Quant à la dernière manœuvre de Valls, elle laisse songeur. À quelques jours des élections européennes, le Premier ministre se rend compte, ingénu, que la pression fiscale serait un tantinet trop forte, notamment par l’arrivée récente et pas du tout voulue d’1,8 million de nouveaux ménages (soit 3 millions de Français) dont, statistiquement, une partie avait le bon goût de voter pour les socialistes et qui risquent bien, avec le petit rappel citoyen et fiscal, de ne plus adouber le parti de leurs votes. On comprend bien qu’ici, il s’agit de calmer le jeu avec les européennes qui approchent, même si la proposition semble délicieusement parfumée de panique.

Et pour rattraper le coup, Manuel propose donc d’ajouter une réduction calculée sur le revenu fiscal de référence. Si, bien sûr, cette réduction d’impôts est toujours bonne à prendre, l’aspect « simplification fiscale » est encore une fois oublié. Et comme d’habitude, l’option « On annule ce qui avait créé le problème en premier lieu » n’a pas été choisie.

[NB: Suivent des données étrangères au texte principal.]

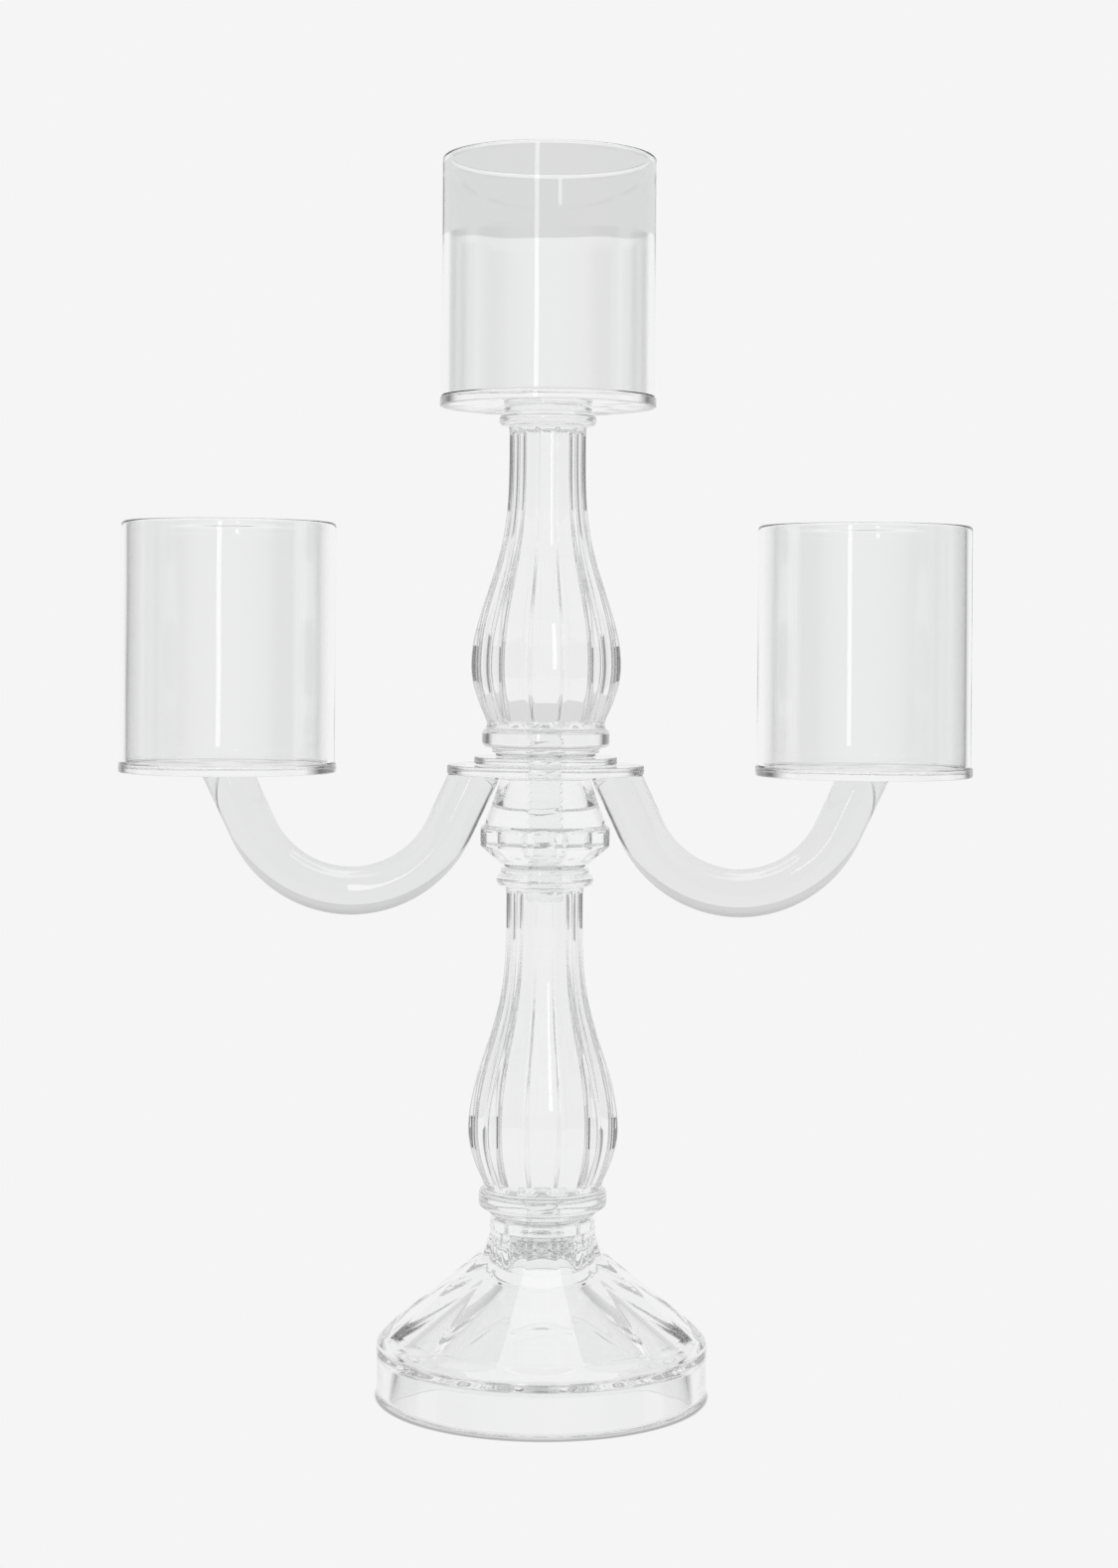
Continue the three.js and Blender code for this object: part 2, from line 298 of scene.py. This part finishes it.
def ranged_noise(nodes, links, coordinates, scale, low, high, detail=3.0):
    """A noise pattern in the piece's own coordinates, as a number between low and high."""
    noise = nodes.new("ShaderNodeTexNoise")
    noise.inputs["Scale"].default_value = scale
    noise.inputs["Detail"].default_value = detail
    links.new(coordinates, noise.inputs["Vector"])
    spread = nodes.new("ShaderNodeMapRange")
    spread.inputs["From Min"].default_value = 0.3
    spread.inputs["From Max"].default_value = 0.7
    spread.inputs["To Min"].default_value = low
    spread.inputs["To Max"].default_value = high
    links.new(noise.outputs["Fac"], spread.inputs["Value"])
    return spread.outputs["Result"]


def tinted(nodes, links, factor, first, second):
    """A colour between two by a factor."""
    mix = nodes.new("ShaderNodeMix")
    mix.data_type = "RGBA"
    links.new(factor, mix.inputs[0])
    mix.inputs[6].default_value = (*first, 1)
    mix.inputs[7].default_value = (*second, 1)
    return mix.outputs[2]


def stretched(nodes, links, stretch):
    """The piece's own coordinates in metres, scaled along each axis."""
    coordinates = nodes.new("ShaderNodeTexCoord")
    mapping = nodes.new("ShaderNodeMapping")
    mapping.inputs["Scale"].default_value = stretch
    links.new(coordinates.outputs["Object"], mapping.inputs["Vector"])
    return mapping.outputs["Vector"]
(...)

En outre, cela revient à constater une baisse d’un milliard d’euros dans les caisses de l’État, fort dépourvues. Si la mesure est effectivement appliquée, et atteint ses objectifs, il va donc falloir trouver un milliard supplémentaire ailleurs… Ou faire des coupes.

Or, la solution proposée par Valls pour dégoter ce milliard n’est pas, justement, d’adapter le périmètre de l’État pour compenser cette perte de revenus. Pour lui, il suffira d’intensifier la lutte contre la fraude fiscale.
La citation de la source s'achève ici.